THE EXERCISE –
Please output the data below exactly as given, starting at its first line and stopping after the line that contains "Front is -Y.".

SUPPLIED MATERIAL –
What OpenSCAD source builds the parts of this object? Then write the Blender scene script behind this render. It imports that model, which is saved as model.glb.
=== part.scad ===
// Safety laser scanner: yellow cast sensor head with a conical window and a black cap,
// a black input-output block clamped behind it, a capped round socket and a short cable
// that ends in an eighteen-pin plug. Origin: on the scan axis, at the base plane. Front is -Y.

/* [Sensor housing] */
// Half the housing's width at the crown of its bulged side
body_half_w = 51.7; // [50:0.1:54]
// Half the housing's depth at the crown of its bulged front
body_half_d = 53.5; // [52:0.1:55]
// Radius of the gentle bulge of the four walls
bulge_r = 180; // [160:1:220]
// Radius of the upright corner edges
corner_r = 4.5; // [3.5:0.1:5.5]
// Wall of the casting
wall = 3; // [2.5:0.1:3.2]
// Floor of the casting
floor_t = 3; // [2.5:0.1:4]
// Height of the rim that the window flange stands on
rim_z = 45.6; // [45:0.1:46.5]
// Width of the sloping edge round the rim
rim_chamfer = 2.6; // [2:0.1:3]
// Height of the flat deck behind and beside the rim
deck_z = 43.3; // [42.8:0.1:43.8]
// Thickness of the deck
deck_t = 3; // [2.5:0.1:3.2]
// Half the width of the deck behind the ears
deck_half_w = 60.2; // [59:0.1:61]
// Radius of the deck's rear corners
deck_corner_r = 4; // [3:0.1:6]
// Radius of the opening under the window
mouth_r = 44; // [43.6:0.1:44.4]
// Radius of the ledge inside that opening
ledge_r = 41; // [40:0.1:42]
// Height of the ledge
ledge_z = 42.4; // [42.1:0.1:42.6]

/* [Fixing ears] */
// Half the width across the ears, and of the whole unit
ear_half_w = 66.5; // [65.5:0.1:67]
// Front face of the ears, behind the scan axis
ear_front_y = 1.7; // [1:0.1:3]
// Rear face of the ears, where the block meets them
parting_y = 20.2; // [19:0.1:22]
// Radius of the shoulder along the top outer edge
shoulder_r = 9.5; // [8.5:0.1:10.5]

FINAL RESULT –
What OpenSCAD source builds the parts of this object? Then write the Blender scene script behind this render. It imports that model, which is saved as model.glb.
=== part.scad ===
// Safety laser scanner: yellow cast sensor head with a conical window and a black cap,
// a black input-output block clamped behind it, a capped round socket and a short cable
// that ends in an eighteen-pin plug. Origin: on the scan axis, at the base plane. Front is -Y.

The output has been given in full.